The Most Common Interview Questions (and how to answer them…)

Wouldn’t it be great if you knew exactly what you were going to be asked in your next job interview? Even better, wouldn’t it be awesome if you already knew the answers?

Luckily most interviews are pretty consistent. There’s a common set of standard questions that almost every interviewer asks. And they do a pretty good job of getting the information the interviewer wants so they can decide if you’re the best person for the job or not.

So before your next job interview, take some time to go over the following questions. Take notes and come up with solid answers.
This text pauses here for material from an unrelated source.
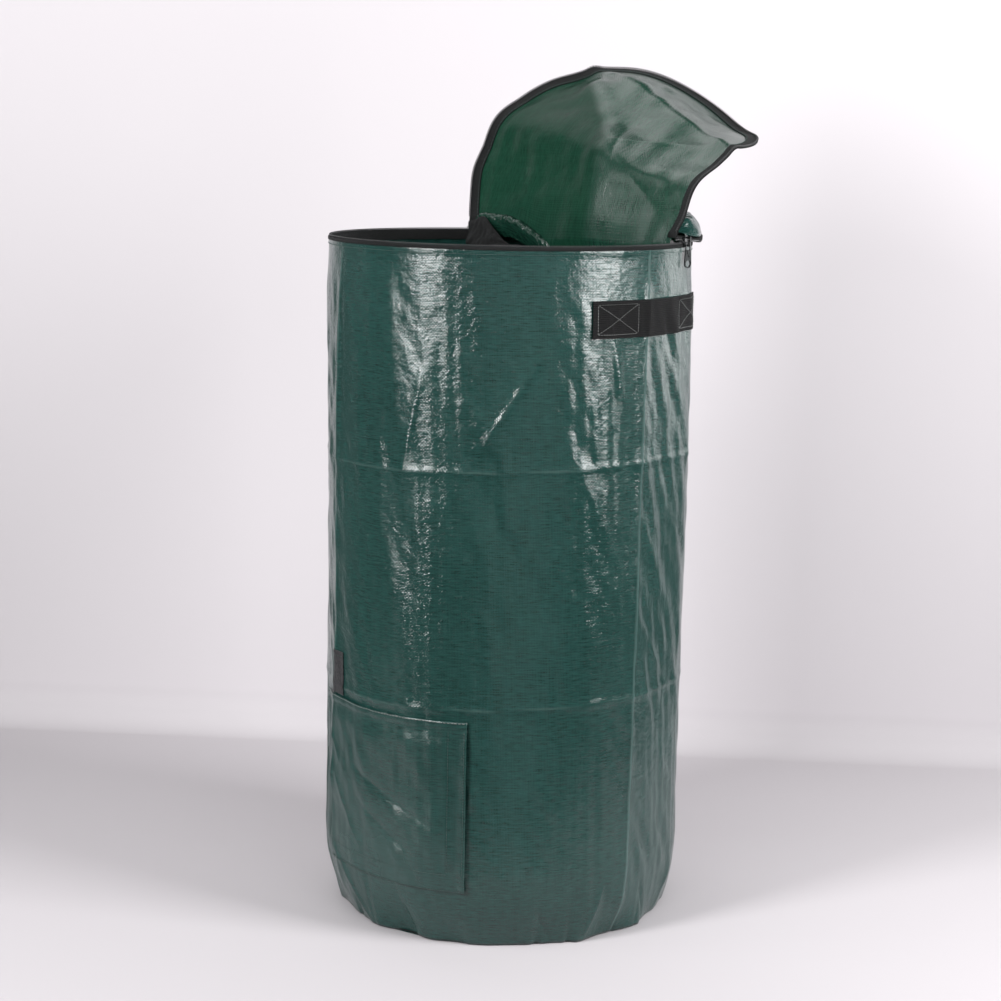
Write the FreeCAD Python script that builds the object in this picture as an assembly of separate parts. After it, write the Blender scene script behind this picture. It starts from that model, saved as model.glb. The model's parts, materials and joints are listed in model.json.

Tell us a little about yourself…

Not only is this the ‘easiest’ question you’ll get, but it’s also the biggest trap of all them all. Avoid reciting everything already found in your resume. Not only do they already know your stats, but it kills whatever energy you’ve brought to the room. Instead, take the opportunity to present them with your well-crafted personal story. It’ll give them a sense of who you are without putting them to sleep.

What do you know about our company?

No interviewer worth their salary cares if you can only recite company statistics. What they want to know is whether or not you care about the mission of the company. Start with something that shows you know what they stand for and that you personally believe in it as well.

What’s your greatest professional achievement?

This is no time to be humble. Brag! They want the best so give them a reason to believe it’s you. An easy way to do this is to use the STAR method; Situation, Task, Action and Result. Check out this example:

“In my last position as a professional bobble-head (situation), it was my job to bobble my head back and forth (task). In the three months that I wobbled to and fro (action), I increased the happiness of my audience by 27% (result).”

Can you tell me about a challenge you’ve come across professionally and how you handled it?

The point of this question is to subtly ask you how you handle conflict in the workplace. They want to know what you’re going to do if your new work buddy, Steve, starts stealing your pencils. Focus on how you handled the situation professionally and how it ended with a positive resolution.

What’s your biggest weakness?

Avoid giving a canned answer of a theoretical weakness that’s actually a strength such as, “I get too absorbed in my work and lose track of time, therefore being much more productive than my peers around me.” Instead, choose something that’s personal, something that’s an actual weakness. Then explain what you’re doing to improve it. Honesty will impress them much more than a canned answer because if you’re honest about your flaws, you’re likely to be honest about your work, too.

Can you tell me about a time things didn’t go as planned for you at work?

Tough situations are going to happen. It’s inevitable. And your interviewer knows it. But they don’t really care about the particulars. What they’re looking for is how you navigated your way through it. Did you find an opportunity for growth? Were you self-aware? Were you able to resolve the issue effectively? Tell them what you were able to be learned from the challenge.

Can you tell me about a time you and your supervisor were in disagreement?

Again, they don’t really care about the details. The reason they ask this question is because they want to know if you can keep a level head, make good judgment calls and have courage in your own conviction. Knowing how to express a differing opinion from your boss takes guts sometimes. So show them you know how to stand your ground but you’re also willing to follow your supervisor’s lead.

Why are you leaving your current position?

Don’t tell them your boss is a pain in the neck, that you can’t stand the other employees or that the company is garbage. No one wants to hear all that negativity. Instead focus on telling them about the positives you know will come with a new job: new opportunities for growth, learning and achievement. And explain how taking this new position will be great for both you and your new company.

Why do you want this job?

When an interviewer asks this question, they’re trying to figure out if you’re there for a career or a paycheck. They want to hire someone who’s passionate about the job. Determine what you like about the position and why you love the company and share that with the interviewer.

Why should we hire you?

It’s impossible to compare yourself to people you know nothing about (the other job candidates) so tell them why you’re so incredible. Describe your passion, desire and commitment. And use the opportunity to discuss things you haven’t already brought up in previous answers.

Preparing for these questions will give you the best chance to nail your interview, get the job, save the planet and get the girl/boy. Actually, you’ll probably have to save the planet on your own time because once you get done with this interview, you’ll have a job to do.